**Task description:** Go through the records underneath and write each one out again exactly.

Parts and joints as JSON:
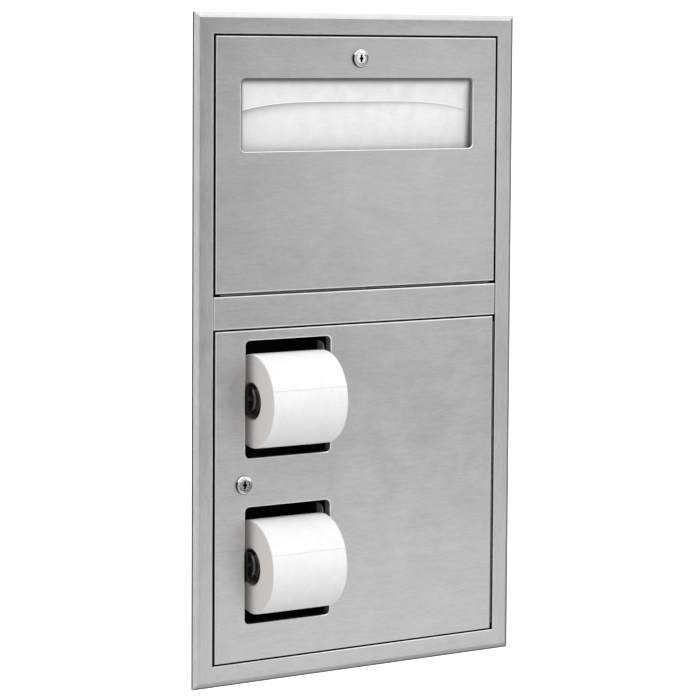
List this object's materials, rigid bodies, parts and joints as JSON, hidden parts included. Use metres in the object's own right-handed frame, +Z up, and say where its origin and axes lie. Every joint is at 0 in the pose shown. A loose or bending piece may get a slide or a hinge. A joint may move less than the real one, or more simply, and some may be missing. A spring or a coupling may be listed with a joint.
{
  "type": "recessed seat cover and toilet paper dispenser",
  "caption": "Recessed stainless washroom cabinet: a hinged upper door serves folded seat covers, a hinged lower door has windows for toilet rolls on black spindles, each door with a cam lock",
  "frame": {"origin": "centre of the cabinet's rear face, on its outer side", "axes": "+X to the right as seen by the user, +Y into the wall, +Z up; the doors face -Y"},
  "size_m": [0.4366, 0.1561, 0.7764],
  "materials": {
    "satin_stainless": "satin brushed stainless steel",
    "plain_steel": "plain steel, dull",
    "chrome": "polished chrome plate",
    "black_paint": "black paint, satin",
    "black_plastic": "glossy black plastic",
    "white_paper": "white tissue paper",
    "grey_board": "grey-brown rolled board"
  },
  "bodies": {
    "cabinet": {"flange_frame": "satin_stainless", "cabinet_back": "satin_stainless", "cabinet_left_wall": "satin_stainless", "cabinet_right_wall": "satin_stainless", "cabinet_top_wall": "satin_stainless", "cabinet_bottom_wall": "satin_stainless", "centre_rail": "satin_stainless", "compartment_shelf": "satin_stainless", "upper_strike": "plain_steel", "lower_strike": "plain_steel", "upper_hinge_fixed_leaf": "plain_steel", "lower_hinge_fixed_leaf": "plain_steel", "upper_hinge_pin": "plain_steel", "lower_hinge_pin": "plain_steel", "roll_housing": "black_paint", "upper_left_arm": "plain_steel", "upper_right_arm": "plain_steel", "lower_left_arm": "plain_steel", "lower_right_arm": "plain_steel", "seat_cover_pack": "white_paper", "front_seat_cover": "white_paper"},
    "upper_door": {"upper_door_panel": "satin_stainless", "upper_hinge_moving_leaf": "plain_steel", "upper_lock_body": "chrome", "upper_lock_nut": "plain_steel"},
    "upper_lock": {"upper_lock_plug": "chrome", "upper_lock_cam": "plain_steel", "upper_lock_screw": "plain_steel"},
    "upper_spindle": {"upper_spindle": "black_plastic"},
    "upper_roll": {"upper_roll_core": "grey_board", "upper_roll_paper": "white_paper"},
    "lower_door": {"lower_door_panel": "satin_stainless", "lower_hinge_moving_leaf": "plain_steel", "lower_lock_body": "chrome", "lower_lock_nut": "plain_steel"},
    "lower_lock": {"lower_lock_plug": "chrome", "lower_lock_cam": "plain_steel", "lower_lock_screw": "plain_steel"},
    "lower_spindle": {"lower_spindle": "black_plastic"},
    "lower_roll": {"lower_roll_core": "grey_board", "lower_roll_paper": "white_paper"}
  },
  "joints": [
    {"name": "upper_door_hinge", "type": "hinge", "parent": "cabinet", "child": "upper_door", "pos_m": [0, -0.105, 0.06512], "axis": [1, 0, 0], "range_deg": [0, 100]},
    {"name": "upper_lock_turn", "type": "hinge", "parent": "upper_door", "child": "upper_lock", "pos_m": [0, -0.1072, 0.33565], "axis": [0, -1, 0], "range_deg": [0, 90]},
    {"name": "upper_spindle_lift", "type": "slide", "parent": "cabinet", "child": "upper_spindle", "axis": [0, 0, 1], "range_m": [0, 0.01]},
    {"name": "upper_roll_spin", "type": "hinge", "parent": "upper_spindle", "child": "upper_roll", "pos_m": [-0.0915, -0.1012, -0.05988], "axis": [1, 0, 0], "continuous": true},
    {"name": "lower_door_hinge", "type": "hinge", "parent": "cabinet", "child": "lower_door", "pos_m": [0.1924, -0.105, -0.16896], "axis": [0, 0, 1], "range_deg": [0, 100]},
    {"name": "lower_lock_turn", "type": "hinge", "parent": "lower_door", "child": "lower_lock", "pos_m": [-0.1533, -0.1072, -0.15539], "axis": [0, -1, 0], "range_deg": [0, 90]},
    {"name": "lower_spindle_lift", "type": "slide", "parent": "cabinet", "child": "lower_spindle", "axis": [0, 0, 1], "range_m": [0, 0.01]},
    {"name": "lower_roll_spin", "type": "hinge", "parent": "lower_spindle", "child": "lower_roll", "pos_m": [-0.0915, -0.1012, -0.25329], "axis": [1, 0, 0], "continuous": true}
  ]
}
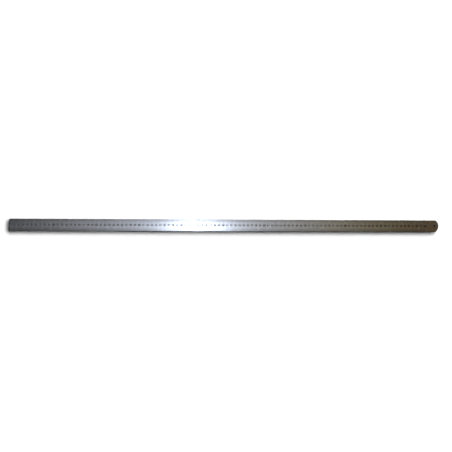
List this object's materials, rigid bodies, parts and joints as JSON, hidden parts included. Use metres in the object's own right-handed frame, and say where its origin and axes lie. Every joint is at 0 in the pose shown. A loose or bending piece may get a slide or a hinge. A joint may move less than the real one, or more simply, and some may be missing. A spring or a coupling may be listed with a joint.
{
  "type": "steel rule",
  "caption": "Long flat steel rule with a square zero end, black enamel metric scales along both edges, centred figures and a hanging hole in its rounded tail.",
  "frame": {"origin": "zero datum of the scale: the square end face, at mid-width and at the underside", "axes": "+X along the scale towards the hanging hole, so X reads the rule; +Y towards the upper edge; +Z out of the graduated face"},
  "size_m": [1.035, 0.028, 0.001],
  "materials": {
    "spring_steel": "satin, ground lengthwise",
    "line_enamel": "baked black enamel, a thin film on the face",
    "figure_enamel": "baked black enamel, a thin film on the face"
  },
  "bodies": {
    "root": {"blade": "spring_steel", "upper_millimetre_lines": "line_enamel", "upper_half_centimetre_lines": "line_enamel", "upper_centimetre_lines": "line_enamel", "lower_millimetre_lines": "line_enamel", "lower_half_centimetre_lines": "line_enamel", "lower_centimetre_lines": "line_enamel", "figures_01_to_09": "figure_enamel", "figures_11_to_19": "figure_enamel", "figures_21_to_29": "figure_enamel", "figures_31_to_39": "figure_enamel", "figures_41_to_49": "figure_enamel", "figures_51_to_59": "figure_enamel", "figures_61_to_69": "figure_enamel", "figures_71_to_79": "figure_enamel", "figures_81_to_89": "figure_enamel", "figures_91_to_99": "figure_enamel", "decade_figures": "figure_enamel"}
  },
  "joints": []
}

**Result:**
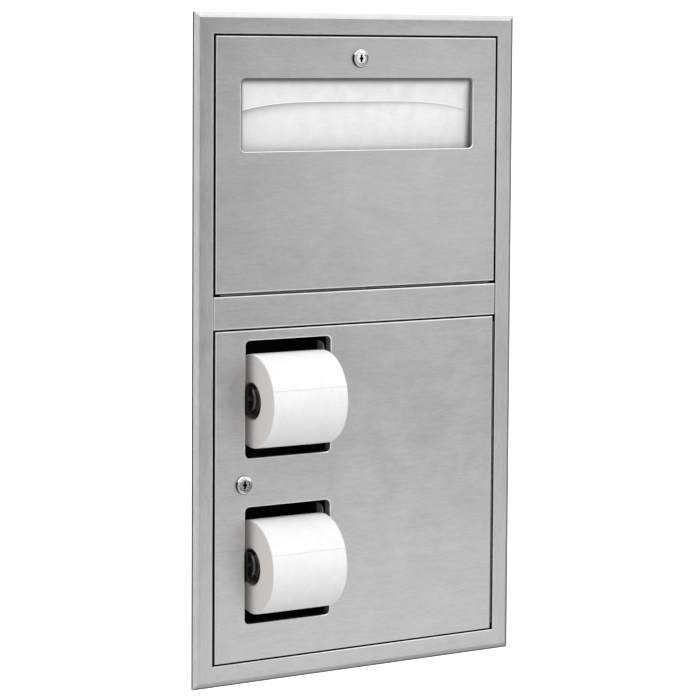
List this object's materials, rigid bodies, parts and joints as JSON, hidden parts included. Use metres in the object's own right-handed frame, +Z up, and say where its origin and axes lie. Every joint is at 0 in the pose shown. A loose or bending piece may get a slide or a hinge. A joint may move less than the real one, or more simply, and some may be missing. A spring or a coupling may be listed with a joint.
{
  "type": "recessed seat cover and toilet paper dispenser",
  "caption": "Recessed stainless washroom cabinet: a hinged upper door serves folded seat covers, a hinged lower door has windows for toilet rolls on black spindles, each door with a cam lock",
  "frame": {"origin": "centre of the cabinet's rear face, on its outer side", "axes": "+X to the right as seen by the user, +Y into the wall, +Z up; the doors face -Y"},
  "size_m": [0.4366, 0.1561, 0.7764],
  "materials": {
    "satin_stainless": "satin brushed stainless steel",
    "plain_steel": "plain steel, dull",
    "chrome": "polished chrome plate",
    "black_paint": "black paint, satin",
    "black_plastic": "glossy black plastic",
    "white_paper": "white tissue paper",
    "grey_board": "grey-brown rolled board"
  },
  "bodies": {
    "cabinet": {"flange_frame": "satin_stainless", "cabinet_back": "satin_stainless", "cabinet_left_wall": "satin_stainless", "cabinet_right_wall": "satin_stainless", "cabinet_top_wall": "satin_stainless", "cabinet_bottom_wall": "satin_stainless", "centre_rail": "satin_stainless", "compartment_shelf": "satin_stainless", "upper_strike": "plain_steel", "lower_strike": "plain_steel", "upper_hinge_fixed_leaf": "plain_steel", "lower_hinge_fixed_leaf": "plain_steel", "upper_hinge_pin": "plain_steel", "lower_hinge_pin": "plain_steel", "roll_housing": "black_paint", "upper_left_arm": "plain_steel", "upper_right_arm": "plain_steel", "lower_left_arm": "plain_steel", "lower_right_arm": "plain_steel", "seat_cover_pack": "white_paper", "front_seat_cover": "white_paper"},
    "upper_door": {"upper_door_panel": "satin_stainless", "upper_hinge_moving_leaf": "plain_steel", "upper_lock_body": "chrome", "upper_lock_nut": "plain_steel"},
    "upper_lock": {"upper_lock_plug": "chrome", "upper_lock_cam": "plain_steel", "upper_lock_screw": "plain_steel"},
    "upper_spindle": {"upper_spindle": "black_plastic"},
    "upper_roll": {"upper_roll_core": "grey_board", "upper_roll_paper": "white_paper"},
    "lower_door": {"lower_door_panel": "satin_stainless", "lower_hinge_moving_leaf": "plain_steel", "lower_lock_body": "chrome", "lower_lock_nut": "plain_steel"},
    "lower_lock": {"lower_lock_plug": "chrome", "lower_lock_cam": "plain_steel", "lower_lock_screw": "plain_steel"},
    "lower_spindle": {"lower_spindle": "black_plastic"},
    "lower_roll": {"lower_roll_core": "grey_board", "lower_roll_paper": "white_paper"}
  },
  "joints": [
    {"name": "upper_door_hinge", "type": "hinge", "parent": "cabinet", "child": "upper_door", "pos_m": [0, -0.105, 0.06512], "axis": [1, 0, 0], "range_deg": [0, 100]},
    {"name": "upper_lock_turn", "type": "hinge", "parent": "upper_door", "child": "upper_lock", "pos_m": [0, -0.1072, 0.33565], "axis": [0, -1, 0], "range_deg": [0, 90]},
    {"name": "upper_spindle_lift", "type": "slide", "parent": "cabinet", "child": "upper_spindle", "axis": [0, 0, 1], "range_m": [0, 0.01]},
    {"name": "upper_roll_spin", "type": "hinge", "parent": "upper_spindle", "child": "upper_roll", "pos_m": [-0.0915, -0.1012, -0.05988], "axis": [1, 0, 0], "continuous": true},
    {"name": "lower_door_hinge", "type": "hinge", "parent": "cabinet", "child": "lower_door", "pos_m": [0.1924, -0.105, -0.16896], "axis": [0, 0, 1], "range_deg": [0, 100]},
    {"name": "lower_lock_turn", "type": "hinge", "parent": "lower_door", "child": "lower_lock", "pos_m": [-0.1533, -0.1072, -0.15539], "axis": [0, -1, 0], "range_deg": [0, 90]},
    {"name": "lower_spindle_lift", "type": "slide", "parent": "cabinet", "child": "lower_spindle", "axis": [0, 0, 1], "range_m": [0, 0.01]},
    {"name": "lower_roll_spin", "type": "hinge", "parent": "lower_spindle", "child": "lower_roll", "pos_m": [-0.0915, -0.1012, -0.25329], "axis": [1, 0, 0], "continuous": true}
  ]
}
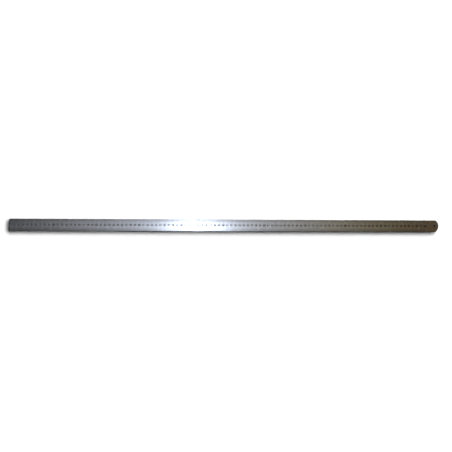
List this object's materials, rigid bodies, parts and joints as JSON, hidden parts included. Use metres in the object's own right-handed frame, and say where its origin and axes lie. Every joint is at 0 in the pose shown. A loose or bending piece may get a slide or a hinge. A joint may move less than the real one, or more simply, and some may be missing. A spring or a coupling may be listed with a joint.
{
  "type": "steel rule",
  "caption": "Long flat steel rule with a square zero end, black enamel metric scales along both edges, centred figures and a hanging hole in its rounded tail.",
  "frame": {"origin": "zero datum of the scale: the square end face, at mid-width and at the underside", "axes": "+X along the scale towards the hanging hole, so X reads the rule; +Y towards the upper edge; +Z out of the graduated face"},
  "size_m": [1.035, 0.028, 0.001],
  "materials": {
    "spring_steel": "satin, ground lengthwise",
    "line_enamel": "baked black enamel, a thin film on the face",
    "figure_enamel": "baked black enamel, a thin film on the face"
  },
  "bodies": {
    "root": {"blade": "spring_steel", "upper_millimetre_lines": "line_enamel", "upper_half_centimetre_lines": "line_enamel", "upper_centimetre_lines": "line_enamel", "lower_millimetre_lines": "line_enamel", "lower_half_centimetre_lines": "line_enamel", "lower_centimetre_lines": "line_enamel", "figures_01_to_09": "figure_enamel", "figures_11_to_19": "figure_enamel", "figures_21_to_29": "figure_enamel", "figures_31_to_39": "figure_enamel", "figures_41_to_49": "figure_enamel", "figures_51_to_59": "figure_enamel", "figures_61_to_69": "figure_enamel", "figures_71_to_79": "figure_enamel", "figures_81_to_89": "figure_enamel", "figures_91_to_99": "figure_enamel", "decade_figures": "figure_enamel"}
  },
  "joints": []
}